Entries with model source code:
^^^^^^^^^^^^^^^^
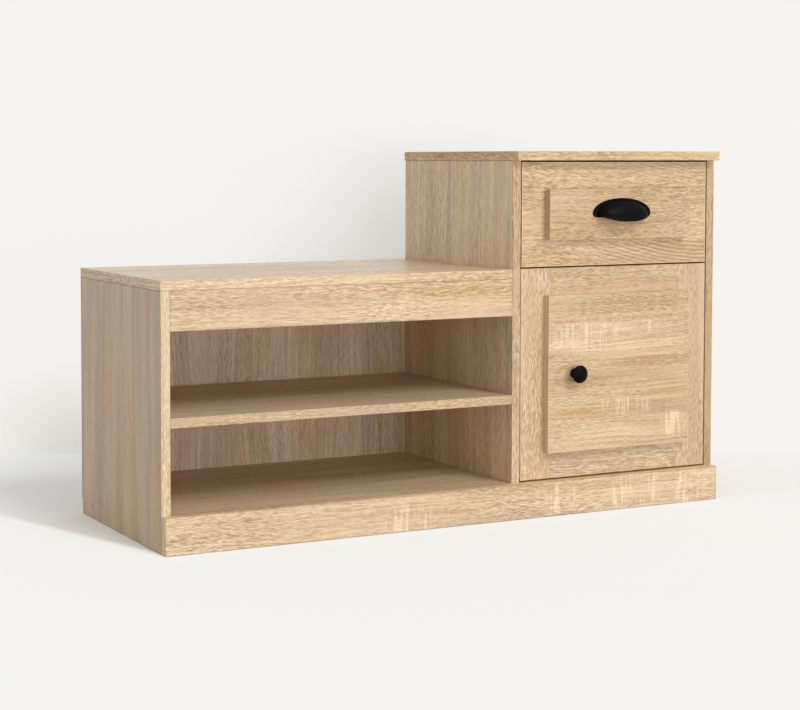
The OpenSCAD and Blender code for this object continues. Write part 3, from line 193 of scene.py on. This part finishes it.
def grain_group():
    """Colour, roughness and height of oak laminate at (along, across) in metres."""
    tree = bpy.data.node_groups.new("oak grain", "ShaderNodeTree")
    g = Graph(tree)
    for name in ("Along", "Across", "Seed", *AMOUNTS):
        tree.interface.new_socket(name, in_out="INPUT", socket_type="NodeSocketFloat")
    tree.interface.new_socket("Color", in_out="OUTPUT", socket_type="NodeSocketColor")
    tree.interface.new_socket("Roughness", in_out="OUTPUT", socket_type="NodeSocketFloat")
    tree.interface.new_socket("Height", in_out="OUTPUT", socket_type="NodeSocketFloat")
    i = g.node("NodeGroupInput").outputs
    seed, u, v = i["Seed"], i["Along"], i["Across"]

    def field(along, across, layer, v=v, **settings):
        """Noise of so many cells to the metre along and across the grain, in its own layer."""
        return g.noise(g.xyz(g.mul(u, along), g.mul(v, across), g.add(seed, layer)), **settings)

    # The grain wanders slowly over the board and ripples every few centimetres
    slow = g.sub(field(2.2, 6.0, 0.0), 0.5)
    wave = g.sub(field(10.0, 13.0, 5.7), 0.5)
    short = g.sub(field(56.0, 75.0, 3.1, detail=1.0), 0.5)
    bent = g.add(v, g.add(g.mul(slow, 0.040), g.mul(short, 0.0045)))
    wavy = g.add(bent, g.mul(wave, 0.017))

    # Broad tones along the grain
    broad = field(1.7, 24.0, 11.0, bent, detail=4.0, rough=0.60)
    color = g.mix(g.mul(g.ramp(broad, 0.30, 0.70), i["Bands"]), TAN, PALE)
    tone = field(1.9, 14.0, 23.0, bent)
    cold = field(2.4, 32.0, 37.0, bent)
    color = g.mix(g.mul(i["Pale"], g.ramp(cold, 0.62, 0.38, 0.3, 1.0)), color, SAWN_AND_HIGHLIGHT)
    color = g.mix(g.mul(i["Deep"], g.ramp(cold, 0.38, 0.62, 0.3, 1.0)), color, DEEP)
    color = g.mix(g.mul(g.ramp(tone, 0.50, 0.68), i["Gold"]), color, GOLD)
    color = g.mix(g.mul(g.ramp(tone, 0.50, 0.32), i["Pink"]), color, PINK)
    color = g.mix(g.mul(g.ramp(cold, 0.52, 0.70), i["Grey"]), color, GREY)

    # Cathedral lines: they fall towards the place Arc and run level beyond it
    fall = g.math("SMOOTH_MAX", g.sub(i["Arc"], u), 0.0, LINE_TURN)
    level = g.sub(g.add(v, g.mul(wave, 0.012)), g.mul(fall, LINE_FALL))
    lines = g.math("SINE", g.mul(level, math.tau / LINE_PITCH))
    lines = g.mul(g.ramp(lines, g.lerp(broad, -0.9, 0.5), 0.9), i["Figure"])
    color = g.mix(lines, color, DEEP)

    # Long thin lines that follow the grain from end to end
    thread = field(4.5, 250.0, 45.0, g.add(v, g.mul(slow, 0.050)), detail=3.0, rough=0.65)
    color = g.mix(g.mul(g.ramp(thread, 0.50, 0.64), g.mul(i["Lines"], 0.55)), color, DEEP)
    color = g.mix(g.mul(g.ramp(thread, 0.46, 0.34), g.mul(i["Lines"], 0.45)), color, SAWN_AND_HIGHLIGHT)

    # Short wavy streaks, dark and pale, over longer and softer ones, strong in some places and
    # faint in others
    power = g.mul(g.ramp(field(4.0, 13.0, 43.0, bent), 0.36, 0.62, 0.45, 1.0), i["Streaks"])
    power = g.mul(power, g.sub(1.0, g.mul(i["Figure"], 0.6)))
    long = field(13.0, 170.0, 47.0, bent, detail=3.0, rough=0.65)
    color = g.mix(g.mul(g.ramp(long, 0.48, 0.70), g.mul(power, 0.35)), color, DEEP)
    grain = field(80.0, 780.0, 53.0, wavy, rough=0.60)
    dark = g.ramp(grain, 0.50, 0.64)
    pale = g.ramp(grain, 0.50, 0.36)
    color = g.mix(g.mul(dark, g.mul(power, 0.58)), color, PORE)
    color = g.mix(g.mul(pale, g.mul(power, 0.60)), color, SAWN_AND_HIGHLIGHT)

    # Pores
    fine = field(110.0, 1400.0, 67.0, bent, detail=1.0)
    pore = g.ramp(fine, 0.56, 0.70)
    color = g.mix(g.mul(pore, g.mul(power, 0.45)), color, PORE)

    # Pale saw marks across the grain, in groups
    marks = field(120.0, 11.0, 71.0, detail=1.0)
    close = field(330.0, 16.0, 73.0)
    weave = field(24.0, 300.0, 79.0, bent)
    mark = g.add(g.ramp(marks, 0.52, 0.62), g.ramp(close, 0.50, 0.66, 0.0, 0.5))
    mark = g.mul(g.math("MINIMUM", mark, 1.0), g.ramp(weave, 0.34, 0.54, 0.4, 1.0))
    color = g.mix(g.mul(g.mul(mark, 0.90), i["Sawn"]), color, SAWN_AND_HIGHLIGHT)

    # A reddish tone over all of it
    color = g.mix(i["Red"], color, RED)

    out = g.node("NodeGroupOutput")
    g.put(out.inputs["Color"], color)
    g.put(out.inputs["Roughness"], g.add(0.46, g.add(g.mul(pore, 0.14), g.mul(dark, 0.06))))
    g.put(out.inputs["Height"], g.sub(g.mul(grain, -0.4), g.mul(pore, 0.6)))
    return tree


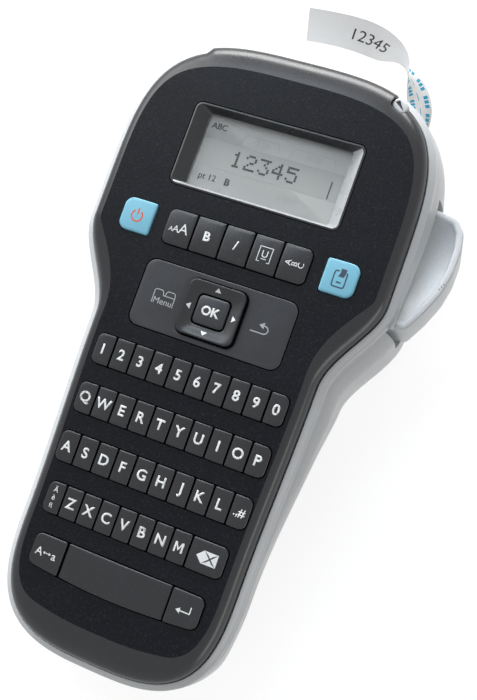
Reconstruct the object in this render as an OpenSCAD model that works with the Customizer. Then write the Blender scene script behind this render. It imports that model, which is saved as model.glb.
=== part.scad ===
// Handheld label maker: a keyboard and display on a tilted face, a tape cassette with its
// print mechanism and cutter in the deep head, and six cells in the slim grip.
//
// World frame: z = 0 is the table, +y points to the head, and the origin is the middle of the
// head's flat back. Face frame: z = 0 is level with the key tops, y = 0 is the top edge of the
// digit row and x = 0 is the centre line. The face frame is tilted about x.

/* [Case outline] */
// Half width of the case at the head
head_half = 52.8; // [51:0.2:56]
// Top end of the head, on the face
head_end = 104.5; // [103:0.5:110]
// Where the head's end curve starts, on the face
head_start = 50; // [46:1:54]
// Squareness of the head's end
head_power = 3.4; // [3:0.1:4]
// Half width of the grip below the waist
grip_half = 40.4; // [39.5:0.1:42]
// Half width of the grip where its end curve starts
grip_low_half = 38.8; // [38.4:0.1:40.4]
// Where the grip's end curve starts, on the face
grip_start = -60; // [-64:1:-56]
// Bottom end of the grip, on the face
grip_end = -100.2; // [-104:0.2:-99]
// Squareness of the grip's end
grip_power = 3.1; // [2.8:0.1:3.6]
// Lower end of the waist curve, on the face
waist_low = 5; // [0:1:8]
// Upper end of the waist curve, on the face
waist_high = 36; // [34:1:42]
// How far the sides swell below the rim at the head
head_flare = 3.2; // [1:0.1:4]
// How far the sides swell below the rim at the grip's end
grip_flare = 0.6; // [0:0.1:1.5]

/* [Case] */
// Tilt of the face
face_tilt = 6; // [5:0.25:7]
// Height of the key tops above the table at the digit row
face_height = 44; // [43.5:0.25:47]
// Wall thickness of the rear case
wall = 2; // [1.6:0.1:2.4]
// Width of the silver rim round the front cover
rim_w = 2.2; // [1.8:0.1:2.6]
// Half width of the tongue where the front cover reaches the top edge
tongue_half = 33; // [28:0.5:36]
// Height of the grip's back above the table
grip_lift = 11; // [9:0.5:12]
// Lower end of the head's flat back
back_flat_low = -44; // [-46:0.5:-42]
// Length of the slope from the head's back to the grip's back
back_slope = 24; // [18:1:30]
// Upper end of the slope down to the heel
heel_start = -128; // [-131:1:-126]
// Length of the slope down to the heel
heel_slope = 12; // [9:1:14]

/* [Front cover] */
// Depth of the cover's flat face below the key tops
cover_drop = 1; // [0.6:0.1:1.4]
// Thickness of the cover
cover_t = 2.2; // [1.8:0.1:2.4]
// Width of the cover's bevel along the sides
bevel_side = 2.6; // [2.2:0.1:3.2]
// Width of the cover's bevel at the head
bevel_head = 7; // [5:0.5:9]
// Width of the cover's bevel at the heel
bevel_heel = 10; // [7:0.5:11]
// Depth of the parting line below the key tops
parting = 9; // [8.5:0.1:10]

/* [Keys] */
// Pitch of the keys along a row
key_pitch = 6.6; // [6.4:0.05:6.7]
// Pitch of the rows
row_pitch = 16.35; // [15.5:0.05:16.5]
// Length of a letter key
key_l = 9.9; // [9:0.1:10.5]
// Gap between neighbouring keys
key_gap = 0.45; // [0.3:0.05:0.7]
// Gap between a key and its opening
slot_gap = 0.35; // [0.3:0.05:0.5]
// Travel of a key
key_travel = 1; // [0.6:0.1:1.1]
// Pitch of the format keys
format_pitch = 9.87; // [9.6:0.05:9.9]
// Length of a format key
format_l = 11.6; // [11:0.1:12]
// Middle of the format row, on the face
format_y = 39.15; // [38.5:0.05:40]
// Side length of the two large blue keys
big_key = 10.9; // [10:0.1:11.4]
// Middle of the two large keys, from the centre line
big_key_x = 34.6; // [34:0.1:35.5]
// Middle of the navigation tile, on the face
nav_y = 16.7; // [16.3:0.1:17]
// Width of the navigation tile
nav_w = 51.8; // [48:0.2:54]
// Length of the navigation tile
nav_l = 22.2; // [21.6:0.2:22.6]
// Width of the navigation ring
ring_w = 19.2; // [18:0.1:20]
// Length of the navigation ring
ring_l = 17.8; // [17:0.1:18.6]
// Height of the navigation ring over the key tops
ring_rise = 1.3; // [0.8:0.1:1.6]
// Width of the middle key
ok_w = 10.4; // [9.6:0.1:10.8]
// Length of the middle key
ok_l = 9.3; // [8.6:0.1:9.8]

/* [Display] */
// Width of the window in the front cover
window_w = 58; // [56:0.2:60]
// Length of the window in the front cover
window_l = 28.4; // [27:0.2:29.4]
// Middle of the window, on the face
window_y = 66.9; // [66:0.1:68]
// Width of the visible glass
glass_w = 49.4; // [46:0.2:51]
// Length of the visible glass
glass_l = 24.6; // [23:0.2:25.4]
// Depth of the glass below the key tops
glass_drop = 4.5; // [4.2:0.1:4.8]

/* [Cassette] */
// Width of the tape cassette
cassette_w = 52; // [50:0.5:53]
// Length of the tape cassette
cassette_l = 69; // [68:0.5:70]
// Thickness of the tape cassette
cassette_t = 19; // [18:0.1:19.2]
// Right side of the cassette, from the centre line
cassette_right = 36; // [35.6:0.1:36.2]
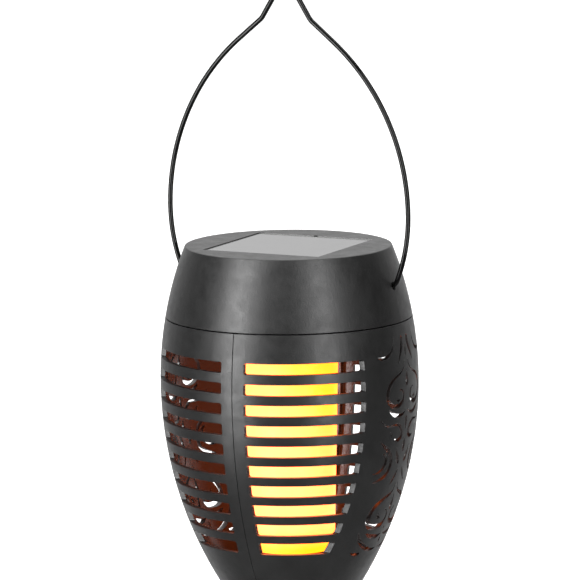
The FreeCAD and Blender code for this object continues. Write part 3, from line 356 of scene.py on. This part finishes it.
^^^^^^^^^^^^^^^^
TASK TO COMPLETE: Count the lines that hold the string "finishes" and state that number alone.

RESULT BELOW: 2